Learn how solar powered batteries work to provide power and what they are used for.
Typically, a bank of batteries will be used in conjunction with solar panels to provide power for a building. The number of batteries needed depends on the size of the building and the number of electrical devices to be powered. At the beginning of the solar energy movement, the typical size for solar batteries was 12 volts. Now there are 24 and 48 volt batteries that are more efficient and allow the solar panels to be placed further away from the battery bank if necessary.
Batteries used in a solar energy system are deep-cycle batteries. They discharge more of their energy over a longer period of time and have a longer life than a shallow cycle battery, such as a car battery. Shallow cycle batteries discharge a great deal of energy in a short period of time and recharge over a longer period of time. Solar deep-cycle batteries recharge as long as it is daylight.
The two types of batteries used in solar energy systems are nickel-cadmium and lead-acid. Nickel-cadmium batteries are more expensive than lead-acid batteries, but last longer, require less maintenance, and may be discharged more fully than lead-acid batteries. They are, however, expensive to dispose of because cadmium is a hazardous material. Lead-acid batteries may only discharge down to 40 or 50% of their total charge. If the lead-acid battery is not sealed, distilled water must be added to it at least once a year. The top and terminals of a lead-acid battery must be kept clean.
Lead-acid batteries should also be equalized every 60 to 90 days. Equalization involves a controlled overcharging of the battery. Monitor the battery closely during the process to make sure that no individual battery has a much higher charge than any of the others. Be sure that the battery area is well ventilated, as the process will release much gas. Be sure to refill the battery with distilled water after equalization, as water is used during the process.
Solar powered batteries work by storing the direct current (DC) energy that is created when sunlight is received by a solar or photovoltaic cell. In a solar system for a building, the energy flows from the solar cell through a charge controller. The charge controller prevents energy from flowing to the battery when the battery is fully charged. It will also provide a way to monitor how much of a charge the battery has. The charge controller will also prevent the battery from being drained down so far that it cannot be recharged. An inverter must also be used in order to convert the current from the battery into alternating current (AC) for household items requiring AC power, such as lamps. Items requiring DC current may use power that comes directly from the solar cell through the charge controller or the battery.

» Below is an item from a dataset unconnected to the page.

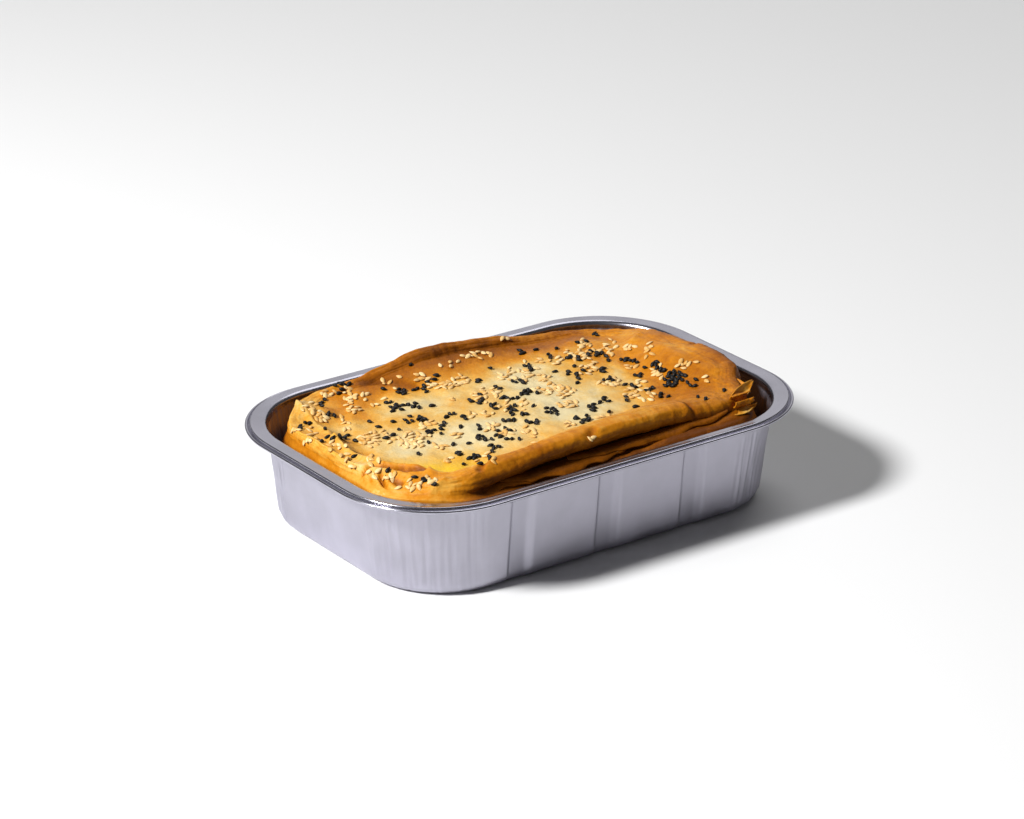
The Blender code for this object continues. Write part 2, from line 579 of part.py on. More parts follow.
def flake_mesh(index, x, y, z, heading, tilt, length, width, lift, wrap):
    """Pointed curl or open tube of filo that springs from the crust."""
    angle = math.radians(heading)
    lean = math.radians(tilt)
    bend = math.radians(wrap)
    along = Vector((math.cos(angle), math.sin(angle), 0.0))
    level = Vector((-math.sin(angle), math.cos(angle), 0.0))
    across = level * math.cos(lean) + Vector((0, 0, math.sin(lean)))
    out = along.cross(across)
    foot = Vector((x, y, z))
    sides = FLAKE_LEAST_ACROSS + round(FLAKE_ACROSS * wrap)
    top = []
    bottom = []
    for k in range(FLAKE_STEPS + 1):
        t = k / FLAKE_STEPS
        full = 1.0 if wrap >= TUBE_WRAP else math.sin(math.pi * (FLAKE_BASE + FLAKE_POINT * t))
        radius = (width * full + FLAKE_EDGE) / bend
        middle = foot + along * length * t + Vector((0, 0, lift * t**FLAKE_LIFT_POWER))
        row_top = []
        row_bottom = []
        for j in range(sides + 1):
            turn = bend * (j / sides - 0.5)
            inner = out * math.cos(turn) - across * math.sin(turn)
            point = middle + radius * (out - inner)
            row_top.append(point)
            row_bottom.append(point - FLAKE_THICKNESS * inner)
        top.append(row_top)
        bottom.append(row_bottom)
    return band_solid("flake_%d" % index, top, bottom)


def seed_mesh(name, size):
    """Teardrop seed along X with a blunt and a pointed end."""
    length, width, thick = size
    bm = bmesh.new()
    loops = []
    for place, girth in SEED_GIRTHS:
        loop = []
        for k in range(SEED_SIDES):
            a = 2 * math.pi * (k + 0.5) / SEED_SIDES
            y = 0.5 * width * girth * math.cos(a)
            z = 0.5 * thick * girth * math.sin(a)
            loop.append(bm.verts.new(((place - 0.5) * length, y, z)))
        loops.append(loop)
    blunt = bm.verts.new((-0.5 * length, 0, 0))
    point = bm.verts.new((0.5 * length, 0, 0))
    for a, b in zip(loops, loops[1:]):
        for k in range(SEED_SIDES):
            j = (k + 1) % SEED_SIDES
            bm.faces.new((a[k], a[j], b[j], b[k]))
    for k in range(SEED_SIDES):
        j = (k + 1) % SEED_SIDES
        bm.faces.new((blunt, loops[0][j], loops[0][k]))
        bm.faces.new((point, loops[-1][k], loops[-1][j]))
    bmesh.ops.recalc_face_normals(bm, faces=bm.faces[:])
    mesh = bpy.data.meshes.new(name)
    bm.to_mesh(mesh)
    bm.free()
    return mesh


def seed_places(draw, drifts, taken, surface, size):
    """Seeds dropped in drifts on the crust, each turned to lie along the surface."""
    places = []
    for centre_x, centre_y, spread, number in drifts:
        laid = 0
        for _ in range(number * SEED_TRIES):
            if laid == number:
                break
            x = draw.gauss(centre_x, spread)
            y = draw.gauss(centre_y, spread)
            above = Vector((x, y, 2 * TRAY_HEIGHT))
            hit, normal, _, _ = surface.ray_cast(above, Vector((0, 0, -1)))
            if hit is None or normal.z < SEED_LEVEL or hit.z < SEED_LOWEST:
                continue
            if any((hit - other).length < SEED_SPACING for other in taken):
                continue
            taken.append(hit)
            laid += 1
            turn = draw.uniform(0.0, 2 * math.pi)
            tip = draw.uniform(-SEED_TIP, SEED_TIP)
            spin = Matrix.Rotation(turn, 4, "Z") @ Matrix.Rotation(tip, 4, "Y")
            lie = normal.to_track_quat("Z", "Y").to_matrix().to_4x4()
            centre = hit + normal * size[2] * (0.5 - SEED_SINK)
            places.append(Matrix.Translation(centre) @ lie @ spin)
    return places


def largest_piece(mesh):
    """Keep the outer skin: sealed hollows and loose scraps go."""
    bm = bmesh.new()
    bm.from_mesh(mesh)
    bmesh.ops.remove_doubles(bm, verts=bm.verts[:], dist=0.000002)
    seen = set()
    pieces = []
    for start in bm.verts:
        if start.index in seen:
            continue
        stack = [start]
        seen.add(start.index)
        piece = []
        while stack:
            vert = stack.pop()
            piece.append(vert)
            for link in vert.link_edges:
                other = link.other_vert(vert)
                if other.index not in seen:
                    seen.add(other.index)
                    stack.append(other)
        pieces.append(piece)
    pieces.sort(key=len)
    for piece in pieces[:-1]:
        bmesh.ops.delete(bm, geom=piece, context="VERTS")
    bm.to_mesh(mesh)
    bm.free()


def fuse(crust, meshes):
    """Join the flakes and seeds to the crust with one union."""
    toppings = bpy.data.collections.new("toppings")
    bpy.context.scene.collection.children.link(toppings)
    for name, mesh, place in meshes:
        obj = bpy.data.objects.new(name, mesh)
        obj.matrix_world = place
        toppings.objects.link(obj)
    union = crust.modifiers.new("toppings", "BOOLEAN")
    union.operation = "UNION"
    union.operand_type = "COLLECTION"
    union.collection = toppings
    union.solver = "EXACT"
    depsgraph = bpy.context.evaluated_depsgraph_get()
    fused = bpy.data.meshes.new_from_object(crust.evaluated_get(depsgraph))
    crust.modifiers.remove(union)
    crust.data = fused
    for obj in list(toppings.objects):
        bpy.data.objects.remove(obj, do_unlink=True)
    bpy.data.collections.remove(toppings)
    largest_piece(fused)


def build_pie():
    crust = build_crust()
    mesh = crust.data
    points = [v.co.copy() for v in mesh.vertices]
    faces = [tuple(p.vertices) for p in mesh.polygons]
    surface = BVHTree.FromPolygons(points, faces)
    still = Matrix.Identity(4)
    pieces = []
    for i, sheet in enumerate(SHEETS):
        pieces.append(("sheet_%d" % i, sheet_mesh(i, *sheet), still))
    for i, flake in enumerate(FLAKES):
        pieces.append(("flake_%d" % i, flake_mesh(i, *flake), still))
    draw = random.Random(SEED_DRAW)
    taken = []
    for kind, size, drifts in (
        ("sesame", SESAME_SIZE, SESAME_DRIFTS),
        ("nigella", NIGELLA_SIZE, NIGELLA_DRIFTS),
    ):
        shape = seed_mesh(kind, size)
        for i, place in enumerate(seed_places(draw, drifts, taken, surface, size)):
            pieces.append(("%s_%d" % (kind, i), shape, place))
    fuse(crust, pieces)
    crust.data.shade_smooth()
    crust.data.set_sharp_from_angle(angle=math.radians(PIE_SHARP_ANGLE))
    return crust


clear_scene()
build_tray()
build_pie()
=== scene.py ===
"""Looks of the spanakopita in its foil tray: metal, baked filo, oil, seeds and loose flakes."""
import bisect
import math
import random

import bmesh
import bpy
import numpy as np
from mathutils import Matrix, Vector, noise
from mathutils.bvhtree import BVHTree


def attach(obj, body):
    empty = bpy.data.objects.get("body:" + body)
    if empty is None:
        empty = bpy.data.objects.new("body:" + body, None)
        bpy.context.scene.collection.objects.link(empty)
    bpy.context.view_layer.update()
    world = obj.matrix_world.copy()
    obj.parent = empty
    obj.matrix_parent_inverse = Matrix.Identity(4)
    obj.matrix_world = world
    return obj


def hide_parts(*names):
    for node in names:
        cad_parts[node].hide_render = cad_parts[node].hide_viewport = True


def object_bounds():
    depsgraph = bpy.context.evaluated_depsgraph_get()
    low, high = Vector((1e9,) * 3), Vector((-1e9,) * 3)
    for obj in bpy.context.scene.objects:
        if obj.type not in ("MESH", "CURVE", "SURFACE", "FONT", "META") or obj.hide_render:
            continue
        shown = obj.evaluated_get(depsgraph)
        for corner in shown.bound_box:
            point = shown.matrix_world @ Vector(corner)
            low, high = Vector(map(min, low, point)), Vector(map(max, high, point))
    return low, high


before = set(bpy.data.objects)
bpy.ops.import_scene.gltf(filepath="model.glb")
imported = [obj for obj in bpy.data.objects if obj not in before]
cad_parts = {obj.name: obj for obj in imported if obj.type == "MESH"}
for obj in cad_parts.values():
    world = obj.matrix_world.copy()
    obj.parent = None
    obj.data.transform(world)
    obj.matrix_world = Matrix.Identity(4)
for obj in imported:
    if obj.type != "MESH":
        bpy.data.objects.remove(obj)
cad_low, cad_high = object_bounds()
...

Initial costs for a solar battery depend on the type of battery being purchased. A mid-sized battery will cost anywhere from $200 to $1000. An industrial battery will cost several thousand dollars. Smaller batteries, such as marine or golf cart batteries, might cost less than $100. Be sure to add freight and handling costs to get a true final price.
Replacement and disposal of the batteries represents an ongoing cost in the solar energy system. Solar batteries must be replaced after several years. Although industrial lead-acid batteries may last as long as 20 years, intermediate sized batteries will last approximately 7 to 12 years. The smallest batteries, such as those used by a golf cart, may only last three to five years. Nickel-cadmium batteries last longer in years but not in power cycles. All batteries must be disposed of properly. This can be quite expensive if the battery is nickel-cadmium.
Fortunately, new technologies are lowering the costs and raising the efficiency of solar batteries all the time. Over the long run, this will reduce the cost of batteries as a component of a solar energy system, making solar energy a more viable option for many people.